Is it time for a modern manufacturing ‘Industrial Strategy’?

Greater collaboration – but not handouts – between government and the manufacturing industry can boost the wider economy and help tackle manufacturing decline, argues the CBI…

The contrasting fortunes of the steel and automotive sectors have emphasised how collaborative relations between government and industry can mean the difference between turmoil and prosperity.

That was the pitch of the Confederation of British Industries (CBI), which has called on the government to create a modern ‘Industrial Strategy’ to boost the UK’s manufacturing sector and reverse its long term decline.

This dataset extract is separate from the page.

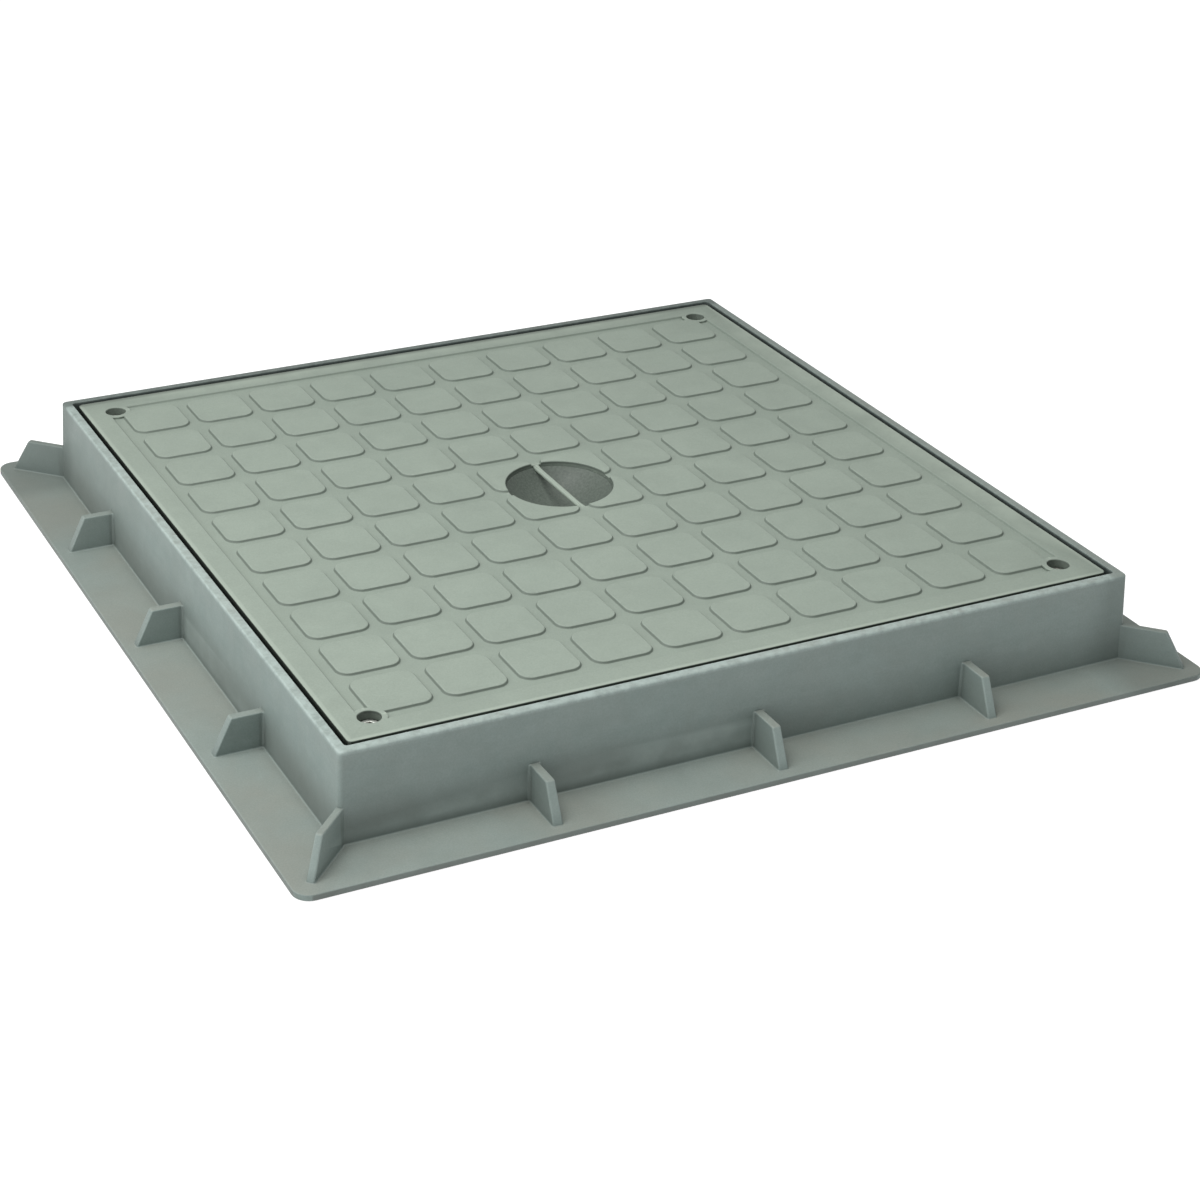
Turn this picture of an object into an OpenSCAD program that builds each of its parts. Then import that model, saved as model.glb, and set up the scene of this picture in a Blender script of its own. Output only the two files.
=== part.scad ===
// Square light-duty access cover in moulded plastic: a flanged frame and a drop-in lid with a
// pattern of raised square pads, a round finger recess with a lifting bar, and a screw in each corner.
// Millimetres, +Z up. The origin is the centre of the frame's underside.

/* [Frame] */
// Side of the square wall, measured at the rim
wall_w = 400; // [380:5:440]
// Height from the underside of the flange to the rim
frame_h = 47; // [46:0.5:52]
// Wall thickness at the rim
rim_t = 4.4; // [4.2:0.2:5.4]
// How far each wall face leans out between the rim and the underside
wall_draft = 2.4; // [1:0.2:4]
// Width cut off each upright edge of the wall
wall_chamfer = 2; // [1:0.5:3]
// Width of the flange beyond the rim
flange_out = 31; // [28:1:36]
// Thickness of the flange
flange_t = 3; // [2.5:0.5:4]
// Radius of the flange corners
flange_r = 8; // [6:1:12]

/* [Frame ribs] */
// Outer ribs on each side
side_ribs = 3; // [1:1:5]
// Spacing of the outer ribs
rib_pitch = 111; // [60:1:120]
// Thickness of an outer rib
rib_t = 4.4; // [3:0.2:6]
// Height of an outer rib above the flange
rib_h = 17.8; // [14:0.1:20]
// Length of a rib's level top, out from the rim
rib_top = 16.8; // [14:0.1:18]
// Reach of a rib's foot, out from the rim
rib_foot = 25.2; // [24:0.1:28]
// Height of the rib's outer end above the flange
rib_toe = 1; // [0.5:0.5:3]
// Thickness of a corner rib
corner_rib_t = 3.4; // [3:0.2:5]
// Length of a corner rib's level top, out from the rim
corner_rib_top = 15.5; // [14:0.5:17]
// Reach of a corner rib's foot, out from the rim
corner_rib_foot = 22.5; // [20:0.5:24]

/* [Seat] */
// Height of the ledge that carries the lid
seat_z = 20; // [18:0.5:22]
// Width of the ledge
seat_w = 15; // [14:0.5:16]
// Thickness of the ledge and of the stiffening webs under it
seat_t = 4; // [3:0.5:5]
// Width of the sealing strip
seal_w = 7; // [6:0.5:8]
// Thickness of the sealing strip
seal_t = 2; // [1.5:0.1:3]

/* [Lid] */
// Side of the square lid
lid_w = 386; // [384:0.2:387]
// How far the lid's top lies below the rim
lid_drop = 0.4; // [0:0.1:1.5]
// Radius of the lid's upright edges
lid_r = 2.5; // [1:0.5:4]
// Thickness of the lid's top plate
plate_t = 4; // [3:0.5:5]
// Thickness of the lid's skirt
skirt_t = 4; // [3:0.5:5]
// Width of the raised border
border_w = 12; // [11:0.2:14]
// Pads along each side
pad_count = 10; // [10:1:10]
// Spacing of the pads
pad_pitch = 35.55; // [35:0.05:35.6]
// Side of a pad
pad_w = 29.6; // [28:0.1:32]
// Corner radius of a pad
pad_r = 6; // [3:0.5:8]
// Height of the pads and of the border above the field
pad_h = 1.2; // [0.8:0.1:2]
// Thickness of the ribs under the lid
under_rib_t = 3; // [2:0.5:4]
// Depth of the ribs under the lid
under_rib_h = 13; // [8:0.5:14]

/* [Finger recess] */
// Diameter of the recess
recess_d = 54.4; // [50:0.2:56]
// Depth of the recess's upright wall
recess_wall = 2.6; // [2:0.2:4]
// Depth of the bowl at its middle
recess_depth = 16; // [12:0.5:17]
// Thickness of the bowl
bowl_t = 2.6; // [2:0.2:3]
// Diameter of the lifting bar
bar_d = 2.8; // [2:0.2:4]

/* [Corner screws] */
// Distance of each screw from the lid's two centre lines
screw_at = 177; // [176:0.5:178]
// Diameter of the hole that takes the screw head
head_hole_d = 10.6; // [10.4:0.1:11]
// Radius of the level land round each head hole
hole_land_r = 8; // [7:0.5:9]
// Depth of the screw head's top below the lid's top
head_sink = 4; // [3:0.5:5]
// Nominal diameter of the screw
screw_d = 6; // [6:1:6]
// Length of the screw under its head
screw_len = 30; // [28:1:30]
// Length of the threaded insert
insert_len = 12; // [10:0.5:12]

/* [Hidden] */
$fn = 64;
running = 0.05;
rest_gap = 0.02;
overlap = 0.5;

rim_half = wall_w / 2;
foot_half = rim_half + wall_draft;
inner_half = rim_half - rim_t;
flange_w = wall_w + 2 * flange_out;
clear_half = inner_half - seat_w;
lip_t = 3;
lip_z = 9;
web_count = 7;
web_pitch = 2 * clear_half / web_count;

seal_z = seat_z + rest_gap;
seal_edge = 2.5;
seal_half = inner_half - seal_edge;

lid_half = lid_w / 2;
lid_z = seal_z + seal_t + rest_gap;
lid_top = frame_h - lid_drop;
field_z = lid_top - pad_h;
plate_z = field_z - plate_t;
field_half = lid_half - border_w;
under_rib_pitch = 2 * pad_pitch;
under_rib_last = 2;

recess_r = recess_d / 2;
bowl_step = 0.8;
bowl_chord = recess_r - bowl_step;
bowl_rise = recess_depth - recess_wall;
bowl_r = (bowl_chord * bowl_chord + bowl_rise * bowl_rise) / (2 * bowl_rise);
bowl_centre_z = lid_top - recess_depth + bowl_r;
bar_hold = 1.7;
bar_sink = 0.05;
bar_reach = recess_r + bar_hold;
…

CBI Director General Carolyn Fairbairn has called for greater cooperation between business and government to embrace and capitalise on opportunities and trends, including in digital. The development of relevant skills and recruitment for the sector is also an area in need of work, as well as managing energy costs and encouraging more funding for R&D.

Fairbairn has argued that manufacturing’s wider positive impact on the nation’s economy includes supporting high skilled jobs outside London and diversifying the UK’s economy to make it more resilient in the face of economic knocks.

The CBI pointed to contrasting examples in the world of manufacture: between UK steel’s turbulent fortunes and the rise of the automotive sector, reporting “record productivity, production and sales”.

Fairbairn said: “Steel gives a sharp example of where we didn’t think long term. Where the answers didn’t come until it was too late.

“Yet the automotive industry provides the evidence that a clear, collaborative approach works. The industry came together, identified barriers holding back its productivity and put its top three proposals to Government.

“Government acted and deserves great credit for doing so. And the results have been astounding. Productivity in this sector is now twice the national average. Last year, UK new car sales hit a ten-year high.

“Modern Industrial Strategy isn’t about ‘handouts’ for business. It’s an investment in our future competitiveness which will pay dividends in sales, exports, jobs and livelihoods.

“Let’s help other sectors to do what we’ve already seen in automotive and aerospace. Let’s scale-up this approach. And deliver long term results by 2030.

“The Business Secretary’s talked about an “open door” policy on government and industry working together. I’m sure firms – including our great manufacturers – will be queuing round the block.”

The CBI pin-pointed three areas holding back manufacturing:

  • Skills: “I recently asked CEOs from across our manufacturing sector what worries them most about the future of UK manufacturing. It was this problem they raised first – our ability to enthuse and train the next generation. When you say ‘manufacturing’ to people today – most people still think of hard labour and oil-stained clothes, not fighter jets, driverless cars or 3D printing.”
  • Energy: “For our largest users – electricity prices are still about 80% higher than the European average – double the cost of the USA. This has caused real headaches for our foundation industries.”
  • R&D: “In 2014, the Government’s contribution to the UK’s total R&D spend was the lowest of the G7 economies – just 0.49% of GDP. In 2013/14 Innovate UK’s budget was just 0.03% of GDP. Is that really the best we can do? Numbers so small they round down to zero? This investment matters.”